The Nobel laureate has always been an obvious target of right- wing criticism. Since his earliest books - the novel Nip the Buds, Shoot the Kids (about the brutal inhabitants of a remote village), and the essay collection Hiroshima Notes - Oe has pitilessly described the pressures and cruelties of Japanese society, particularly during wartime. His criticisms of the emperor system and Japan's military are a predictable cause of outrage to right-wingers like Tanizawa. But Who Made Japan Like This? makes a more serious accusation: that Oe tailors his remarks to suit his audience, and sounds off abroad in a way he would never get away with at home.

Tanizawa quotes a newspaper report of a speech the novelist gave in Washington: "Among Japanese conservatives, there are those who argue that the constitution was simply imposed upon us by the US, and that therefore we should improve it," said Oe. "My belief is that it was created by Americans who love democracy, and that we should all protect and treasure it." At this, Tanizawa reaches for his metaphorical sick-bag. "If Oe really believes this from the bottom of his heart, he should face the Japanese people and say so," he rages. "But within Japan, his courage deserts him. He uses hints and insinuations, and twisted sarcasm, in order to avoid being taken to task. When he faces a foreigner, though, his tongue loosens up. He denounces and accuses his own country in order to win the applause of other nations."

It is certainly true that like other Japanese intellectuals - the film makers Akira Kurosawa and Nagisa Oshima, for example - Oe is singled out for far greater attention abroad than within his own country. "There's a suspicion that, since he won the Nobel, there have been two Oes, the export model and the domestic version," says a young academic. "And he's such an institution now, that publishers are scared of offending him."

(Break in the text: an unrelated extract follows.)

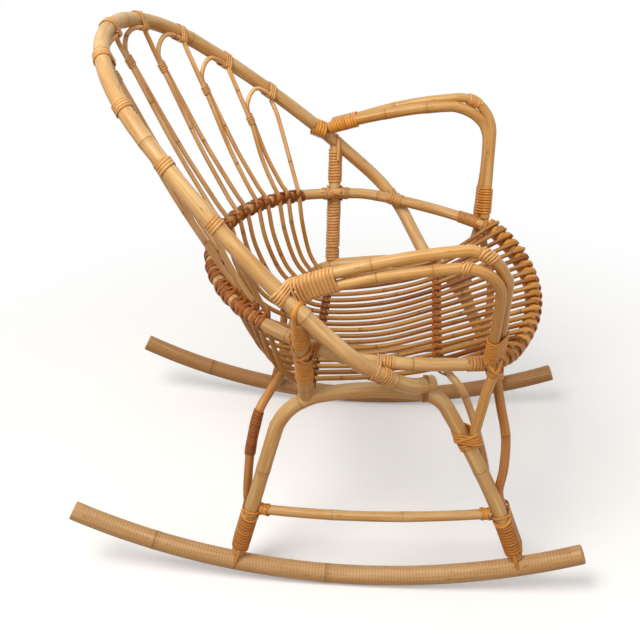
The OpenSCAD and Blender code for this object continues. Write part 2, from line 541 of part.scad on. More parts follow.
fan_loop(0);  // fan_loop_1
fan_loop(1);  // fan_loop_2
fan_loop(2);  // fan_loop_3
fan_loop(3);  // fan_loop_4
fan_loop(4);  // fan_loop_5
fan_loop(5);  // fan_loop_6
fan_loop(6);  // fan_loop_7
fan_loop(7);  // fan_loop_8
fan_loop(8);  // fan_loop_9
rear_seat_bar();
hoop_bindings();
pair_ties();
ring_lashings();
bar_lashings();  // rear_bar_lashings
front_bar_lashings();
front_edge_wrap();
both() hoop_ring_tie();  // hoop_ring_ties
both() hoop_end_tie();  // hoop_end_ties
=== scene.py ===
import math
import random

import bpy
import numpy as np
from mathutils import Matrix, Vector


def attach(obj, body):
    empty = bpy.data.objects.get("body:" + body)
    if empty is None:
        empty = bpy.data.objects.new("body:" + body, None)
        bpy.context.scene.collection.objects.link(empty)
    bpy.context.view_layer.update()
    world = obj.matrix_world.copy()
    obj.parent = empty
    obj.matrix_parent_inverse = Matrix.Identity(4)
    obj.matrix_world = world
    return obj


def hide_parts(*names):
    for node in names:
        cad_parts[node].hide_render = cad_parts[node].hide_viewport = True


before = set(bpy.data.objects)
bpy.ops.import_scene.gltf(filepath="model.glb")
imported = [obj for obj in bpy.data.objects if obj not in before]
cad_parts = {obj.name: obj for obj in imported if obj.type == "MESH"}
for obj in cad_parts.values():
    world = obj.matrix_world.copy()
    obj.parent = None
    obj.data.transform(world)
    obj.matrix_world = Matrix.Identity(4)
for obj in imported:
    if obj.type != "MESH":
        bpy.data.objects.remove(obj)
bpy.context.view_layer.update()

# Everything below is in millimetres until a mesh is made
mm = 0.001
random.seed(41)
bpy.ops.object.select_all(action="DESELECT")


# Lines and frames
def unit(v):
    v = np.array(v, float)
    return v / np.linalg.norm(v)


def mix(a, b, t):
    return np.array(a, float) * (1 - t) + np.array(b, float) * t


def flip(points):
    return np.array(points, float) * [-1, 1, 1]


# One length of a pole from a place and heading: (radius, turn in degrees) or (0, straight length)
def stride(p, step, t):
    radius, turn = step[0], step[1]
    a = math.radians(p[2])
    if radius == 0:  # a straight length
        return (p[0] + turn * t * math.cos(a), p[1] + turn * t * math.sin(a), p[2])
    b = math.radians(p[2] + turn * t)
    return (p[0] + radius * (math.sin(b) - math.sin(a)),
            p[1] + radius * (math.cos(a) - math.cos(b)), p[2] + turn * t)


def trail(p, bends):
    found = []
    for step in bends:
        found += [stride(p, step, k / step[2]) for k in range(step[2])]
        p = stride(p, step, 1)
    return found + [p]


def smooth(points, count=8, closed=False):
    p = np.array(points, float)
    m = len(p)
    if closed:
        q = np.vstack([p[-1:], p, p[:2]])
    else:
        q = np.vstack([2 * p[:1] - p[1:2], p, 2 * p[-1:] - p[-2:-1]])
        m -= 1
    found = []
    for i in range(m):
        a, b, c, d = q[i:i + 4]
        for k in range(count):
            t = k / count
            found.append(0.5 * (2 * b + (c - a) * t + (2 * a - 5 * b + 4 * c - d) * t * t
                                + (3 * b - a - 3 * c + d) * t ** 3))
    return np.array(found if closed else found + [p[-1]])


def lengthsOf(points):
    return np.concatenate([[0], np.cumsum(np.linalg.norm(np.diff(points, axis=0), axis=1))])


def pointAt(points, s):
    along = lengthsOf(points)
    return np.stack([np.interp(s, along, points[:, k]) for k in range(3)], -1)


def dirAt(points, s, step=3.0):
    return unit(pointAt(points, s + step) - pointAt(points, s - step))


def reachWhere(points, axis, value):
    # length along a line where it first passes a coordinate
    along = lengthsOf(points)
    c = points[:, axis] - value
    k = int(np.nonzero(c[:-1] * c[1:] <= 0)[0][0])
    return along[k] + (along[k + 1] - along[k]) * abs(c[k]) / max(abs(c[k]) + abs(c[k + 1]), 1e-9)


def squareTo(v, axis):
    a = unit(axis)
    return unit(np.array(v, float) - np.dot(v, a) * a)


def framesAlong(points, start=(0.2, 0.3, 1)):
    t = np.gradient(points, axis=0)
    t /= np.linalg.norm(t, axis=1)[:, None]
    n = [squareTo(start, t[0])]
    for k in range(1, len(points)):
        n.append(squareTo(n[-1], t[k]))
    n = np.array(n)
    return t, n, np.cross(t, n)


# Strands: one curve per piece, bevelled round and turned into a mesh
edgeAngle = 55  # degrees between faces from which an edge stays sharp
patternStep = {"strand": 700, "letter": 90}  # each strand reads another stretch of its skin's pattern


class Strand:
    def __init__(self, points, radii, outward=None, press=1.0, closed=False, mark=None, tone=None):
        self.points = np.array(points, float)
        count = len(self.points)
        self.radii = np.broadcast_to(np.array(radii, float), (count,)).copy()
        self.outward, self.press, self.closed = outward, press, closed
        self.mark = np.zeros(count) if mark is None else np.array(mark, float)
        self.tone = np.broadcast_to(random.uniform(-1, 1) if tone is None else tone, (count,))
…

It is on this charge - of selling out to the Establishment he appears to scourge - that Katsuichi Honda's book focuses. During their youth, and the lively anti-American student movement of the Sixties, the two men were on the same side of the intellectual barricades. Oe's hero was Jean-Paul Sartre, and, like Honda, he spoke out against the Vietnam war and the US-Japan Security Treaty. But, as Honda points out, Sartre refused the Nobel Prize. Today, as Japan's senior literary intellectual, Oe writes regularly for the conservative journals whose views he once contested so vigorously.

"Oe co-operates openly with anti-Establishment groups and movements, in the form of donations and speaking engagements. But as a bestselling author, he also works for the stooges of the Establishment. He follows no logic. He tries to keep on warm terms with both sides," Honda writes.

Despite being squeezed between the dogmatic left and the nationalist right, Oe himself has remained calmly above the fray, secure in the knowledge that his latest novel, The Burning Green Tree, will outsell both his antagonists' books put together. And he has had a small revenge: the new book contains an ironic and unflattering portrait of a hyperactive Marxist journalist based, informed readers agree, on Katsuichi Honda himself.